The undeniable artistic genius displayed within the film resides in counterpoint to Riefenstahl’s role within the Nazi propaganda machine that hired her and funded both Triumph of the Will and Olympia. Until her death Riefenstahl defended herself as simply a film artist documenting the events put before her. But it has been asked time and again, how someone so astute, so wise, so artistically brilliant would not have been aware of the propagandistic ideology that impelled the two films. How could she have been ignorant of Germany’s aggressive political maneuverings in Europe at the time of the Berlin Olympics?

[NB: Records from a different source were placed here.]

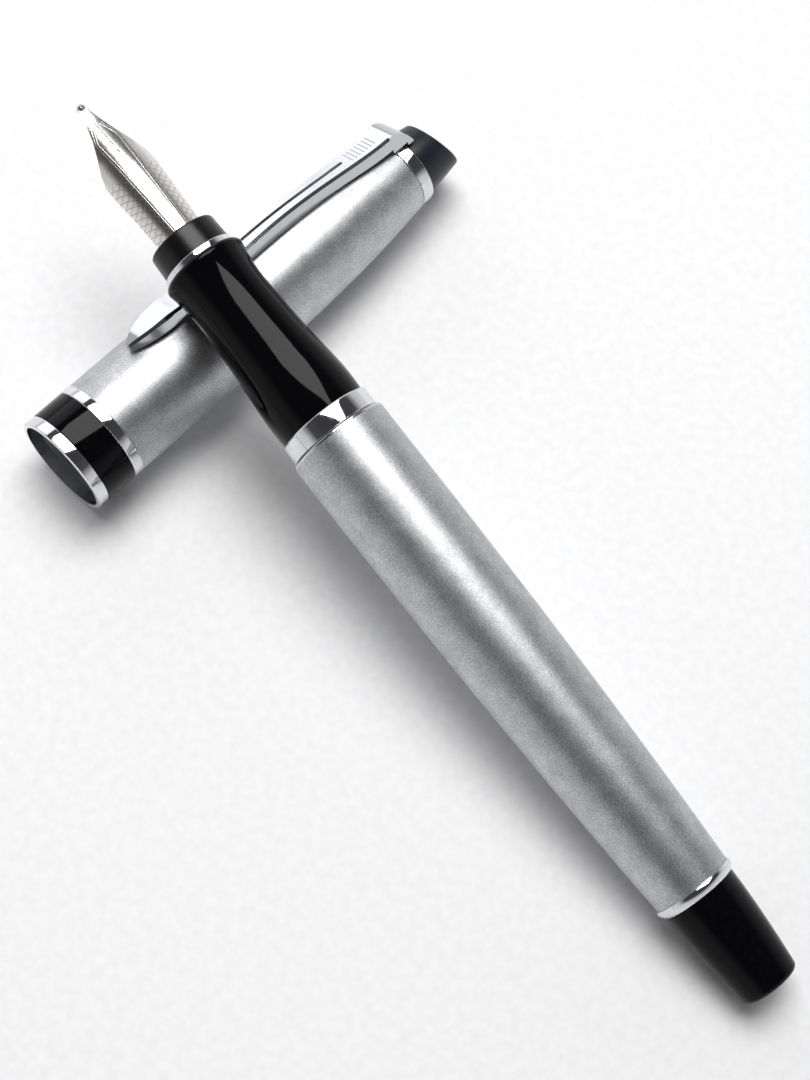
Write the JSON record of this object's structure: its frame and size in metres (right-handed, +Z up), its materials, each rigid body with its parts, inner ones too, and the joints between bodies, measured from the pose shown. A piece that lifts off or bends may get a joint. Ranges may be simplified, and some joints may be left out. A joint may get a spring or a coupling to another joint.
{
  "type": "fountain pen",
  "caption": "Uncapped fountain pen leaning across its own cap: satin barrel, gloss black grip, engraved nib, screw converter inside, cap with a sprung clip.",
  "frame": {"origin": "middle of the underside of the box round pen and cap, on the table", "axes": "+X from the nib towards the tail, +Y along the cap towards its crown, +Z up"},
  "size_m": [0.1228, 0.0636, 0.0246],
  "materials": {
    "satin_steel": "satin, fine blasted grain under clear lacquer",
    "chrome": "polished plating",
    "black_lacquer": "gloss black lacquer",
    "black_resin": "gloss black moulded resin",
    "black_plastic": "fine satin moulding",
    "dark_crown": "blue black, semi-matt",
    "liner_plastic": "plain moulding",
    "nib_steel": "polished stainless sheet, engraved",
    "tipping": "ground and polished hard alloy",
    "brass": "turned brass",
    "plated_brass": "nickel-plated brass",
    "plain_steel": "turned steel",
    "clear_plastic": "clear moulding",
    "seal_rubber": "soft black rubber"
  },
  "bodies": {
    "cap": {"cap_shell": "satin_steel", "cap_lip_ring": "chrome", "cap_band": "black_lacquer", "cap_trim_ring": "chrome", "inner_cap": "liner_plastic", "clip_ring": "chrome", "cap_crown": "dark_crown", "crown_screw": "plain_steel"},
    "clip": {"clip": "chrome"},
    "section": {"grip_section": "black_resin", "section_front_ring": "chrome", "nib_collar": "black_plastic", "nib": "nib_steel", "nib_tip": "tipping", "feed": "black_plastic", "feed_pipe": "black_plastic", "thread_bush": "brass"},
    "joint_ring": {"joint_ring": "chrome"},
    "barrel": {"barrel_tube": "satin_steel", "barrel_insert": "plated_brass", "tail_ring": "chrome", "tail_end": "black_lacquer", "tail_plug": "brass"},
    "converter": {"converter_tube": "clear_plastic", "converter_collar": "chrome", "converter_sleeve": "chrome", "converter_guide": "black_plastic"},
    "knob": {"converter_knob": "black_plastic"},
    "piston": {"piston_rod": "black_plastic", "piston_head": "liner_plastic", "piston_seals": "seal_rubber"}
  },
  "joints": [
    {"name": "pen_lift", "type": "slide", "parent": "clip", "child": "section", "axis": [0, 0, 1], "range_m": [0, 0.06]},
    {"name": "clip_flex", "type": "hinge", "parent": "cap", "child": "clip", "pos_m": [-0.04215, 0.02559, 0.0104], "axis": [-0.8894, -0.0998, -0.4462], "range_deg": [0, 3], "stiffness_Nm_per_rad": 2},
    {"name": "ring_turn", "type": "hinge", "parent": "section", "child": "joint_ring", "pos_m": [-0.01442, -0.00648, 0.01573], "axis": [0.987, 0, -0.1604], "range_deg": [0, 2880]},
    {"name": "barrel_draw", "type": "slide", "parent": "joint_ring", "child": "barrel", "axis": [0.987, 0, -0.1604], "range_m": [0, 0.075]},
    {"name": "converter_pull", "type": "slide", "parent": "section", "child": "converter", "axis": [0.987, 0, -0.1604], "range_m": [0, 0.006]},
    {"name": "knob_turn", "type": "hinge", "parent": "converter", "child": "knob", "pos_m": [0.02333, -0.00648, 0.00959], "axis": [0.987, 0, -0.1604], "range_deg": [0, 2040.5]},
    {"name": "piston_travel", "type": "slide", "parent": "converter", "child": "piston", "axis": [0.987, 0, -0.1604], "range_m": [0, 0.017]}
  ],
  "couplings": [
    {"joint": "knob_turn", "follows": "piston_travel", "rad_per_m": 2094.4}
  ]
}
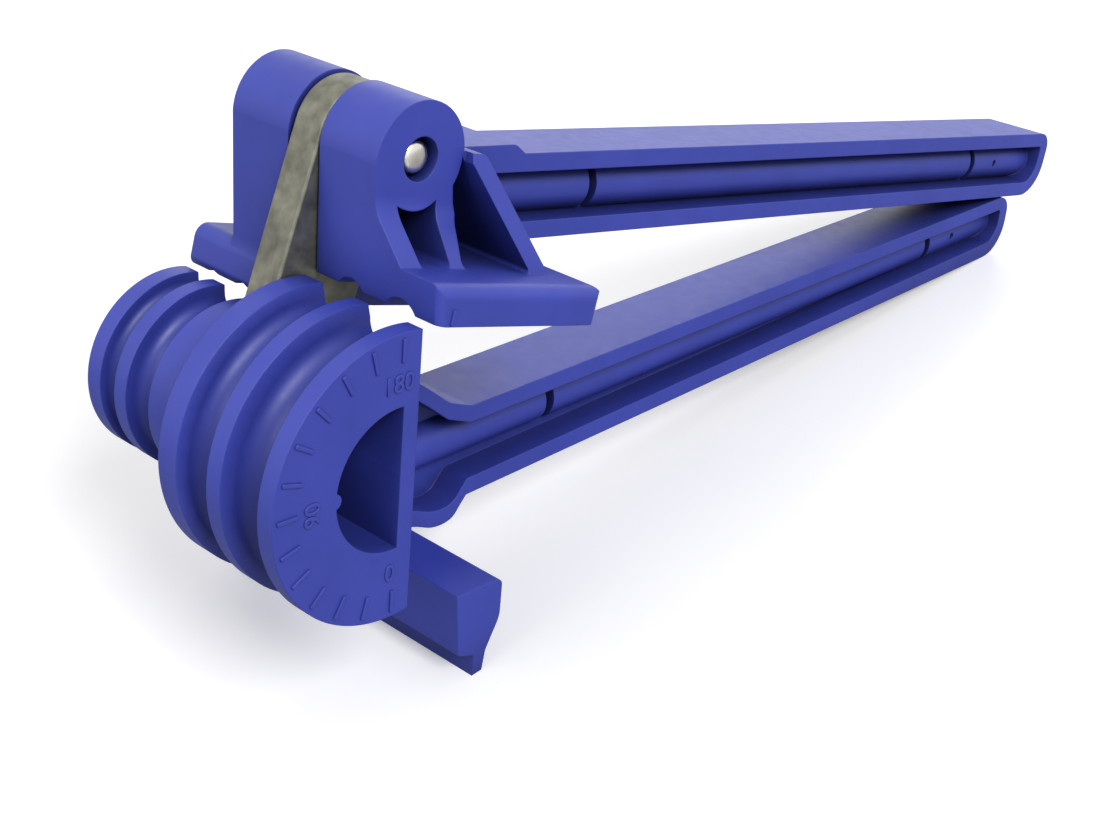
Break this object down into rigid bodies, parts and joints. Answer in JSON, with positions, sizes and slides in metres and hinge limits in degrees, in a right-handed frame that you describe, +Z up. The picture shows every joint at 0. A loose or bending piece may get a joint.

Aviva Kempner, University of Michigan graduate and director of one of the very best sports documentaries, The Life and Times of Hank Greenberg (1998), addressed these points at Riefenstahl’s death in 2003. “Until the day she died, Leni Riefenstahl defended herself by saying ‘I was just doing my art’ and ‘I really didn’t know what was going on.'” Kempner noted. “But we’re never artists in a vacuum. The great irony is that one of the best documentary filmmakers was a woman with fascist ideals and we cannot separate her filmmaking from that.”